If we define fascism as did Dr. Lawrence Britt or maybe Umberto Eco, then I see our country as quite fascistic in its actions beyond its shores and containing a very large and scarily growing element of fascistic thought within its borders. And so I also see Trump as funny and I do laugh at him but while doing so I do not want to let myself ignore the fact that his popularity does in fact signify a more open acceptance of fascism at least in the way I would define it. So, call it what you will, but being voters in system called a democracy, if we the people are the water so are we a part the wave, whether we want to be or not. The modern fascist just needs a cool name that everyone can embrace and feel good about.
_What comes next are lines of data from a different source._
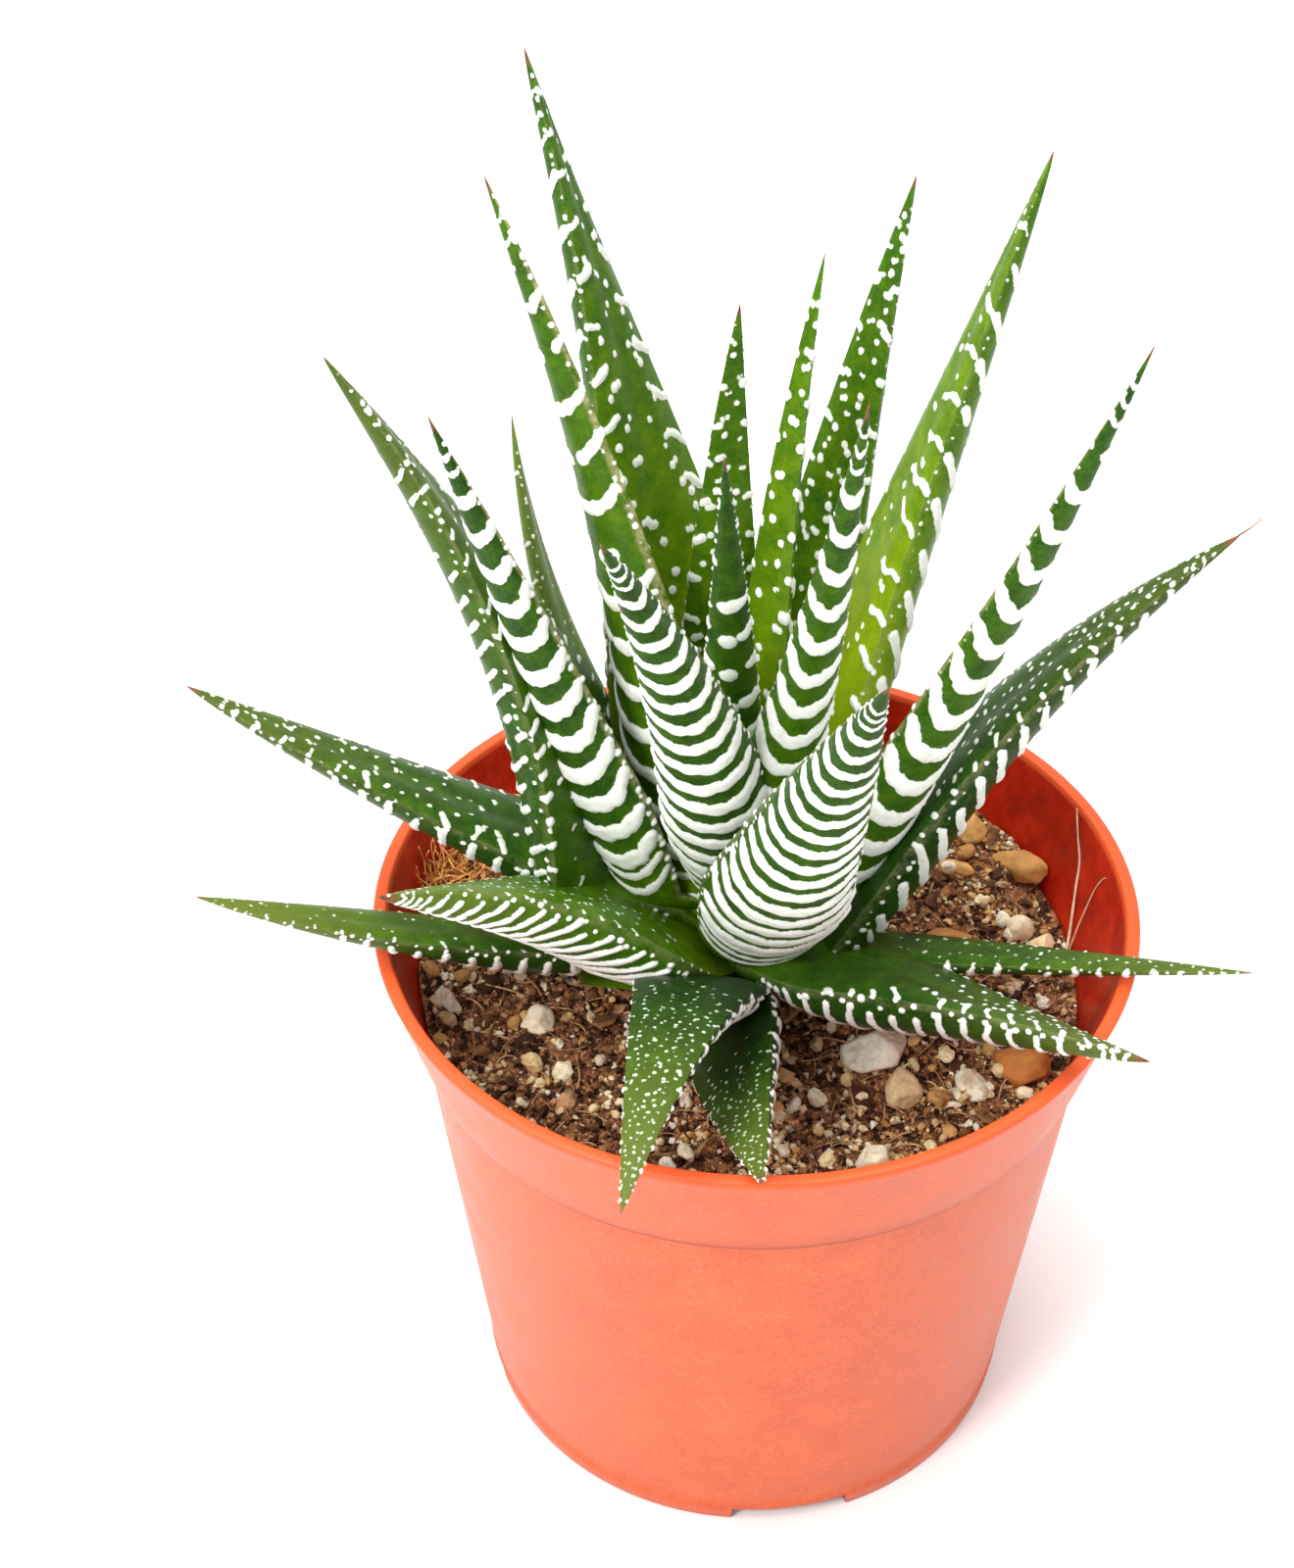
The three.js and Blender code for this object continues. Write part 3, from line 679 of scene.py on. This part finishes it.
def band_marks(leaf, look, rng):
    """The white bands of the outer side, as rows of overlapping blobs: t, place across, radius, height."""
    marks = []
    bands, low, high = band_places(leaf)
    rows = [(t, 1.0) for t in bands]
    rows += [(t, BAND["low_size"]) for t in low] + [(t, BAND["high_size"]) for t in high]
    for middle, share in rows:
        wide = float(half_width(leaf, middle))
        left, right = -rng.uniform(0.9, 0.99), rng.uniform(0.9, 0.99)
        holes = rng.poisson(look.broken * (0.6 + 2.5 * middle))
        gaps = [(rng.uniform(-0.9, 0.9), rng.uniform(0.7, 1.1) / wide) for _ in range(holes)]
        wave = rng.uniform(0, 2 * np.pi, 3)
        radius = max(BAND["least_radius"], leaf.pitch * look.band / 2 * (1.03 - 0.55 * middle**2) * share)
        height = BAND["height"] * (1 - 0.5 * middle) * share
        for x in np.sin(np.arange(np.arcsin(left), np.arcsin(right), 0.26 / wide)):
            if any(abs(x - place) < gap for place, gap in gaps):
                continue
            ripple = BAND["ripple"][0] * np.sin(5 * x + wave[0])
            ripple += BAND["ripple"][1] * np.sin(13 * x + wave[1])
            beads = 1 + BAND["beading"] * np.sin(17 * x + wave[2])
            beads += rng.uniform(-BAND["unevenness"], BAND["unevenness"])
            t = middle + (band_bow(look, wide, x) + ripple * share) / leaf.length
            marks.append((min(t, 0.985), x, radius * beads * (1 - 0.35 * x * x), height))
    return marks


def edge_marks(leaf, look, rng):
    """Beads along both edges."""
    marks = []
    for side in (-1, 1):
        t = 0.05
        while t < 0.975:
            size = rng.uniform(*BEAD["radius"]) * (0.35 + 0.65 * look.beads) * (1 - 0.5 * t)
            marks.append((t, side * rng.uniform(0.96, 1), size, 0.8 * size))
            t += rng.uniform(*BEAD["spacing"]) / leaf.length
    return marks


def dot_marks(leaf, look, rng):
    """Rows of dots on the inner side, closer towards the tip."""
    marks = []
    t = DOT["first"]
    while t < DOT["last"]:
        share = float(half_width(leaf, t)) / (leaf.width / 2)
        count = int(look.dots * share**0.6 * smoothstep(look.bare, look.bare + 0.3, t) + rng.random())
        for index in range(count):
            x = DOT["spread"] * (2 * (index + rng.uniform(0.15, 0.85)) / count - 1)
            size = look.dot * rng.uniform(*DOT["sizes"]) * (1 - 0.45 * t)
            place = t + rng.normal(0, DOT["scatter"]) * look.rows / leaf.length
            marks.append((place, x, size, 0.45 * size))
            if rng.random() < DOT["paired"]:  # a smaller one beside it
                aside = rng.choice([-1, 1]) * 1.3 * size / (share * leaf.width / 2)
                place += rng.normal(0, 0.5) * size / leaf.length
                marks.append((place, x + aside, 0.9 * size, 0.4 * size))
        t += look.rows * rng.uniform(0.85, 1.15) * (1 - 0.4 * t) / leaf.length
    return marks


def bar_marks(leaf, look, rng):
    """Bars that reach onto the inner side from its edges, where the bands of the outer side end."""
    marks = []
    bands, _, high = band_places(leaf)
    reaches, leans = (np.broadcast_to(value, 2) for value in (look.reach, look.lean))
    for middle in (*bands[2:], *high):
        wide = float(half_width(leaf, middle))
        for side, reach, lean in zip((-1, 1), reaches, leans):
            if rng.random() < BAR["missing"]:
                continue
            size = BAR["size"] * look.dot * (1 - 0.35 * middle) * rng.uniform(*BAR["sizes"])
            slope = rng.normal(lean, BAR["slope"])
            wave = rng.uniform(0, 2 * np.pi)
            inmost = 1 - reach * rng.uniform(*BAR["reach"]) * smoothstep(0.15, 0.5, middle)
            for x in np.arange(1, inmost, -0.22 / wide):
                inwards = wide * (1 - x)
                rise = band_bow(look, wide, 1) + slope * inwards
                rise += BAR["wave"] * np.sin(1.7 * inwards + wave)
                bead = size * (1 + 0.15 * np.sin(2.6 * inwards + wave))
                marks.append((min(middle + rise / leaf.length, 0.98), side * x, bead, 0.5 * bead))
    return marks


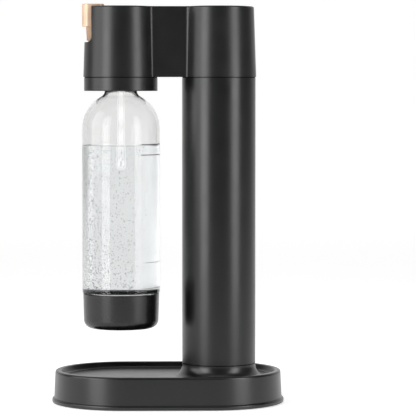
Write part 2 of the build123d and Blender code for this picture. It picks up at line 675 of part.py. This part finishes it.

Here is one, how about “Exceptional”?
This is not meant in any way to diss your blog, Michael, but is just thinking with my fingers. It is more of a long ramble than I expected when I began and more disjointed than I would hope but what the hell, it is snowing outside so I might as well sit in cool comfort at my keyboard and rant away, stopping occasionally along the way for a cup of coffee and a chuckle about global warming.
by A Guy Called LULU on Tue, 12/15/2015 - 3:00pm
This link to Britt disappeared with a clock.
http://www.rense.com/general37/char.htm
by A Guy Called LULU on Tue, 12/15/2015 - 3:09pm
Thanks for the link. By the list we have been flirting with it for a couple of decades.
by trkingmomoe on Tue, 12/15/2015 - 10:03pm
Momoe, I am always glad when you pay attention to something I write. Thanks. Hope it wasn't depressing. If it was then stay away from the Republican debate tonight if you still can.
by A Guy Called LULU on Tue, 12/15/2015 - 11:32pm
This is fascinating, Lulu. Thanks for it.
by Michael Maiello on Tue, 12/15/2015 - 10:36pm
Thanks Michael. Your comment made me swell a little and go back and read mine again. In the first paragraph I see that I screwed up an old saying that I meant to repeat. I meant to say: Big man, big prick; little man, all prick. Trump comes off to me as a little man, metaphorically, who is being successful by convincing a bunch of idiots that he can march through the world leaving three tracks. I really get disgusted.